Written instruction. Emit the entire listing verbatim.

Source data.
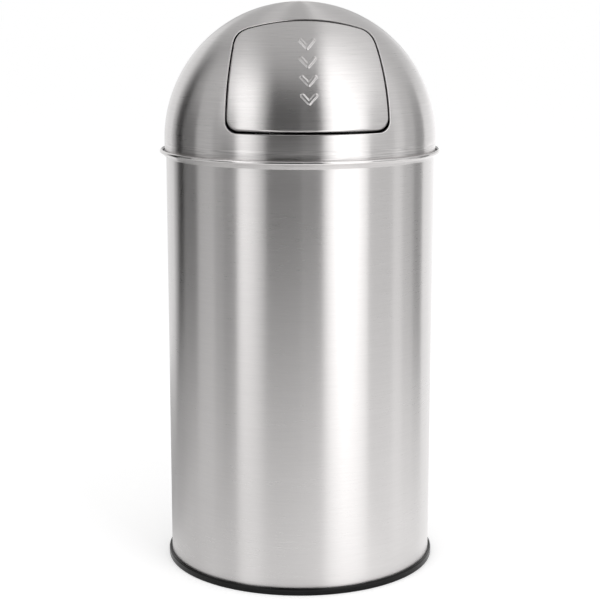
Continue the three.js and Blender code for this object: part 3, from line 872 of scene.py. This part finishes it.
# %% Flap mesh
flap_edge_depth = 3.5 * mm
flap_sheet = 0.8 * mm
edge_round = 0.3 * mm
edge_tilt = -0.7
normal_step = 0.0004
skin_sides, full_sides = flap_sides(flap_bend), flap_sides(0.0)
last_column, last_row = len(columns) - 1, len(rows) - 1
flap_rim = [(i, 0) for i in range(last_column + 1)]
flap_rim += [(last_column, j) for j in range(1, last_row + 1)]
flap_rim += [(i, last_row) for i in range(last_column - 1, -1, -1)]
flap_rim += [(0, j) for j in range(last_row - 1, 0, -1)]


def flap_point(u, v, radius):
    x, z = flap_place(skin_sides, u, v)
    return on_ball(x, z, radius + mark_relief(x, z))


def flap_normal(u, v):
    """The outward normal: along the radius at the edge, and square to the relief inside it."""
    if u in (0, 1) or v in (0, 1):
        return (flap_point(u, v, dome_radius) - dome_centre).normalized()
    s = normal_step
    du = flap_point(min(u + s, 1), v, dome_radius) - flap_point(max(u - s, 0), v, dome_radius)
    dv = flap_point(u, min(v + s, 1), dome_radius) - flap_point(u, max(v - s, 0), dome_radius)
    return du.cross(dv).normalized()


def edge_loop(inset, depth, tilt):
    """Points and normals once round the flap's edge, at a depth below the ball."""
    sides = flap_sides(inset)
    facing = -1 if inset == flap_sheet else 1
    points, normals = [], []
    for i, j in flap_rim:
        u, v = columns[i], rows[j]
        place = on_ball(*flap_place(sides, u, v), dome_radius - depth)
        core = on_ball(*flap_place(skin_sides, u, v), dome_radius - depth)
        away = on_ball(*flap_place(full_sides, u, v), dome_radius - depth) - core
        out = (place - dome_centre).normalized()
        sideways = (away - out * away.dot(out)).normalized() * facing
        points.append(place)
        normals.append((out * tilt + sideways * math.sqrt(max(1 - tilt * tilt, 0))).normalized())
    return points, normals


grid = [(u, v) for v in rows for u in columns]
grid_normals = [flap_normal(u, v) for u, v in grid]
flap_verts = [flap_point(u, v, dome_radius) for u, v in grid]
flap_verts += [flap_point(u, v, dome_radius - flap_sheet) for u, v in grid]
flap_normals = grid_normals + [-normal for normal in grid_normals]
flap_faces = []
row_step, layer = len(columns), len(grid)
for j in range(last_row):
    for a in range(j * row_step, j * row_step + last_column):
        flap_faces.append((a, a + 1, a + row_step + 1, a + row_step))
        flap_faces.append(tuple(layer + k for k in (a, a + row_step, a + row_step + 1, a + 1)))

loops = [[j * row_step + i for i, j in flap_rim]]
edge_steps = []
for turn in (math.radians(a) for a in (75, 60, 45, 30, 15, 0)):
    edge_steps.append((flap_bend * (1 - math.cos(turn)), flap_bend * (1 - math.sin(turn)), math.sin(turn)))
edge_steps += [(0.0, flap_edge_depth - edge_round, 0.0), (0.0, flap_edge_depth, edge_tilt)]
edge_steps += [(flap_sheet, flap_edge_depth, edge_tilt), (flap_sheet, flap_bend + 0.2 * mm, 0.0)]
for step in edge_steps:
    points, normals = edge_loop(*step)
    loops.append(range(len(flap_verts), len(flap_verts) + len(points)))
    flap_verts += points
    flap_normals += normals
loops.append([layer + a for a in loops[0]])
for first, second in zip(loops, loops[1:]):
    for i in range(len(flap_rim)):
        j = (i + 1) % len(flap_rim)
        flap_faces.append((first[i], second[i], second[j], first[j]))
flap_panel = smooth_piece("flap_panel", flap_verts, flap_faces, flap_normals)
finish_piece(flap_panel, flap_steel, "flap", "brushed_steel", "flap_skin")
print("flap panel", len(flap_panel.data.polygons), "faces")

# %% [markdown]
# ## Locating ring
# A second ring of sheet is spot-welded inside the skirt and drops into the mouth of the body,
# so that the dome can't slide off. It has a small step where it leaves the skirt, and its
# lower edge leans in, so that the lid finds its place when it is put down.

# %% Locating ring
collar_low, collar_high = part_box("lid_locating_ring")
collar_sheet = 1.0 * mm
collar_play = 0.6 * mm
collar_lead = 2 * mm

collar_upper = collar_high.x
collar_lower = wall_radius - body_sheet - collar_play
step_height = (collar_upper - collar_lower) * 2
collar_line = [
    (collar_lower - collar_lead, collar_low.z),
    (collar_lower - collar_lead * 0.3, collar_low.z + collar_lead * 0.9),
    (collar_lower, collar_low.z + collar_lead * 2),
    (collar_lower, rim_start),
    (collar_upper, rim_start + step_height),
    (collar_upper, collar_high.z),
]
lid_collar = turned("lid_collar", thicken(collar_line, collar_sheet))
finish_piece(lid_collar, inner_steel, "lid", "inner_steel", "lid_locating_ring")
print("lid collar", len(lid_collar.data.polygons), "faces")

# %% [markdown]
# ## Hinge rod and caps
# The rod runs across the dome through two brackets, and a pressed cap holds it at each end.
# Both are turned shapes, so the disc of the base plate serves again, this time turned round
# the rod's own axis. The rod has small chamfers, without which it couldn't be pushed in.

# %% Rod and caps
rod_low, rod_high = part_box("hinge_rod")
hinge = Vector((0, (rod_low.y + rod_high.y) / 2, (rod_low.z + rod_high.z) / 2))
rod_radius = (rod_high.z - rod_low.z) / 2
rod_end = rod_high.x
chamfer = 0.6 * mm
cap_sheet = 0.7 * mm
cap_outer = 5 * mm
cap_bore = rod_radius + fit_gap
cap_crown = cap_outer * 0.78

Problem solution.
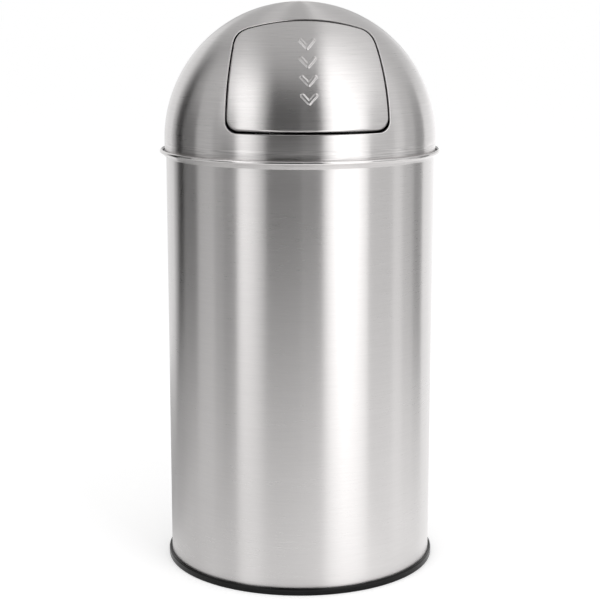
Continue the three.js and Blender code for this object: part 3, from line 872 of scene.py. This part finishes it.
# %% Flap mesh
flap_edge_depth = 3.5 * mm
flap_sheet = 0.8 * mm
edge_round = 0.3 * mm
edge_tilt = -0.7
normal_step = 0.0004
skin_sides, full_sides = flap_sides(flap_bend), flap_sides(0.0)
last_column, last_row = len(columns) - 1, len(rows) - 1
flap_rim = [(i, 0) for i in range(last_column + 1)]
flap_rim += [(last_column, j) for j in range(1, last_row + 1)]
flap_rim += [(i, last_row) for i in range(last_column - 1, -1, -1)]
flap_rim += [(0, j) for j in range(last_row - 1, 0, -1)]


def flap_point(u, v, radius):
    x, z = flap_place(skin_sides, u, v)
    return on_ball(x, z, radius + mark_relief(x, z))


def flap_normal(u, v):
    """The outward normal: along the radius at the edge, and square to the relief inside it."""
    if u in (0, 1) or v in (0, 1):
        return (flap_point(u, v, dome_radius) - dome_centre).normalized()
    s = normal_step
    du = flap_point(min(u + s, 1), v, dome_radius) - flap_point(max(u - s, 0), v, dome_radius)
    dv = flap_point(u, min(v + s, 1), dome_radius) - flap_point(u, max(v - s, 0), dome_radius)
    return du.cross(dv).normalized()


def edge_loop(inset, depth, tilt):
    """Points and normals once round the flap's edge, at a depth below the ball."""
    sides = flap_sides(inset)
    facing = -1 if inset == flap_sheet else 1
    points, normals = [], []
    for i, j in flap_rim:
        u, v = columns[i], rows[j]
        place = on_ball(*flap_place(sides, u, v), dome_radius - depth)
        core = on_ball(*flap_place(skin_sides, u, v), dome_radius - depth)
        away = on_ball(*flap_place(full_sides, u, v), dome_radius - depth) - core
        out = (place - dome_centre).normalized()
        sideways = (away - out * away.dot(out)).normalized() * facing
        points.append(place)
        normals.append((out * tilt + sideways * math.sqrt(max(1 - tilt * tilt, 0))).normalized())
    return points, normals


grid = [(u, v) for v in rows for u in columns]
grid_normals = [flap_normal(u, v) for u, v in grid]
flap_verts = [flap_point(u, v, dome_radius) for u, v in grid]
flap_verts += [flap_point(u, v, dome_radius - flap_sheet) for u, v in grid]
flap_normals = grid_normals + [-normal for normal in grid_normals]
flap_faces = []
row_step, layer = len(columns), len(grid)
for j in range(last_row):
    for a in range(j * row_step, j * row_step + last_column):
        flap_faces.append((a, a + 1, a + row_step + 1, a + row_step))
        flap_faces.append(tuple(layer + k for k in (a, a + row_step, a + row_step + 1, a + 1)))

loops = [[j * row_step + i for i, j in flap_rim]]
edge_steps = []
for turn in (math.radians(a) for a in (75, 60, 45, 30, 15, 0)):
    edge_steps.append((flap_bend * (1 - math.cos(turn)), flap_bend * (1 - math.sin(turn)), math.sin(turn)))
edge_steps += [(0.0, flap_edge_depth - edge_round, 0.0), (0.0, flap_edge_depth, edge_tilt)]
edge_steps += [(flap_sheet, flap_edge_depth, edge_tilt), (flap_sheet, flap_bend + 0.2 * mm, 0.0)]
for step in edge_steps:
    points, normals = edge_loop(*step)
    loops.append(range(len(flap_verts), len(flap_verts) + len(points)))
    flap_verts += points
    flap_normals += normals
loops.append([layer + a for a in loops[0]])
for first, second in zip(loops, loops[1:]):
    for i in range(len(flap_rim)):
        j = (i + 1) % len(flap_rim)
        flap_faces.append((first[i], second[i], second[j], first[j]))
flap_panel = smooth_piece("flap_panel", flap_verts, flap_faces, flap_normals)
finish_piece(flap_panel, flap_steel, "flap", "brushed_steel", "flap_skin")
print("flap panel", len(flap_panel.data.polygons), "faces")

# %% [markdown]
# ## Locating ring
# A second ring of sheet is spot-welded inside the skirt and drops into the mouth of the body,
# so that the dome can't slide off. It has a small step where it leaves the skirt, and its
# lower edge leans in, so that the lid finds its place when it is put down.

# %% Locating ring
collar_low, collar_high = part_box("lid_locating_ring")
collar_sheet = 1.0 * mm
collar_play = 0.6 * mm
collar_lead = 2 * mm

collar_upper = collar_high.x
collar_lower = wall_radius - body_sheet - collar_play
step_height = (collar_upper - collar_lower) * 2
collar_line = [
    (collar_lower - collar_lead, collar_low.z),
    (collar_lower - collar_lead * 0.3, collar_low.z + collar_lead * 0.9),
    (collar_lower, collar_low.z + collar_lead * 2),
    (collar_lower, rim_start),
    (collar_upper, rim_start + step_height),
    (collar_upper, collar_high.z),
]
lid_collar = turned("lid_collar", thicken(collar_line, collar_sheet))
finish_piece(lid_collar, inner_steel, "lid", "inner_steel", "lid_locating_ring")
print("lid collar", len(lid_collar.data.polygons), "faces")

# %% [markdown]
# ## Hinge rod and caps
# The rod runs across the dome through two brackets, and a pressed cap holds it at each end.
# Both are turned shapes, so the disc of the base plate serves again, this time turned round
# the rod's own axis. The rod has small chamfers, without which it couldn't be pushed in.

# %% Rod and caps
rod_low, rod_high = part_box("hinge_rod")
hinge = Vector((0, (rod_low.y + rod_high.y) / 2, (rod_low.z + rod_high.z) / 2))
rod_radius = (rod_high.z - rod_low.z) / 2
rod_end = rod_high.x
chamfer = 0.6 * mm
cap_sheet = 0.7 * mm
cap_outer = 5 * mm
cap_bore = rod_radius + fit_gap
cap_crown = cap_outer * 0.78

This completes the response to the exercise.